Recall that the electric field energy in the capacitor is given by $\frac{q^{2}}{2C}$, which is:

$$\frac{q^{2}}{2C} = \frac{Q^{2}}{2C} \cos^{2}{\left( \omega t + \phi \right)}$$

The L-C circuit is a conservative system – the total energy in the L-C circuit is constant. Let’s calculate the energy stored in the inductor at any time:

$$\begin{aligned} \frac{Q^{2}}{2C}-\frac{q^{2}}{2C} &= \frac{Q^{2}}{2C} \left[ 1-\cos^{2}{\left( \omega t + \phi \right)} \right] \\ &= \frac{Q^{2}}{2C} \sin^{2}{\left( \omega t + \phi \right)} \\ &= \frac{1}{2} L \omega^{2} Q^{2} \sin^{2}{\left( \omega t + \phi \right)} \\ &= \frac{1}{2} L i^{2} \end{aligned}$$

This is the magnetic-field energy in the inductor at any time. The total energy oscillates between the electric and magnetic forms.

### Step-by-step process in a L-C circuit

- Capacitor has maximum charge so no current flows.
- Capacitor discharges, current flows counter-clockwise and increases.
- The capacitor has zero charge. Current is at its maximum value and flows counter-clockwise
- Capacitor charges with opposite polarity. Current flow counter-clockwise and decreases.
- Capacitor has maximum charge so no current flows.
- Capacitor discharges, current flows clockwise and increases.
- Capacitor has zero charge. Current is at maximum value and flows clockwise.
- Capacitor charges with original polarity. Current flows clockwise and decreases.

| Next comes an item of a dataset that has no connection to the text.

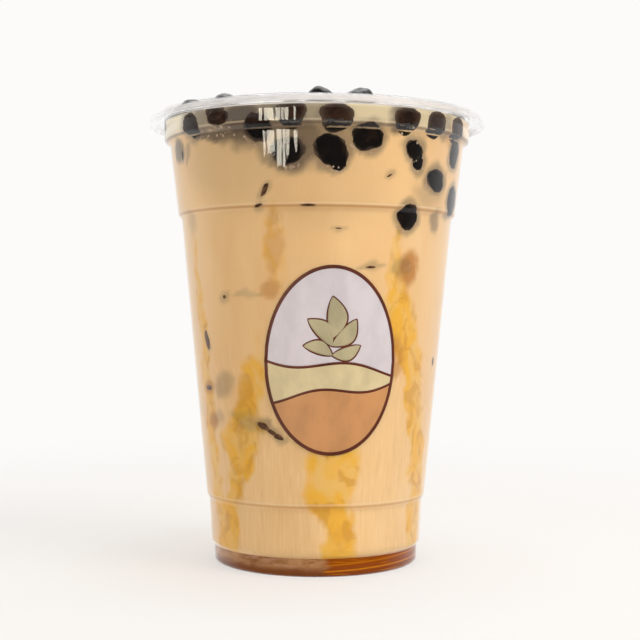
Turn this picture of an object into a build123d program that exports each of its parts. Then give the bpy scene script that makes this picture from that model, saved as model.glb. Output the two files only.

In an oscillating L-C circuit, energy is transferred between magnetic energy in the inductor $\left( U_{B} \right)$ and electric energy in the capacitor $\left( U_{E} \right)$ – electrical oscillation.

The oscillating L-C circuit is very similar to a mass-spring system which undergoes simple harmonic motion. In the table below, we shall compare the oscillation of a mass-spring system with electrical oscillation in an L-C circuit.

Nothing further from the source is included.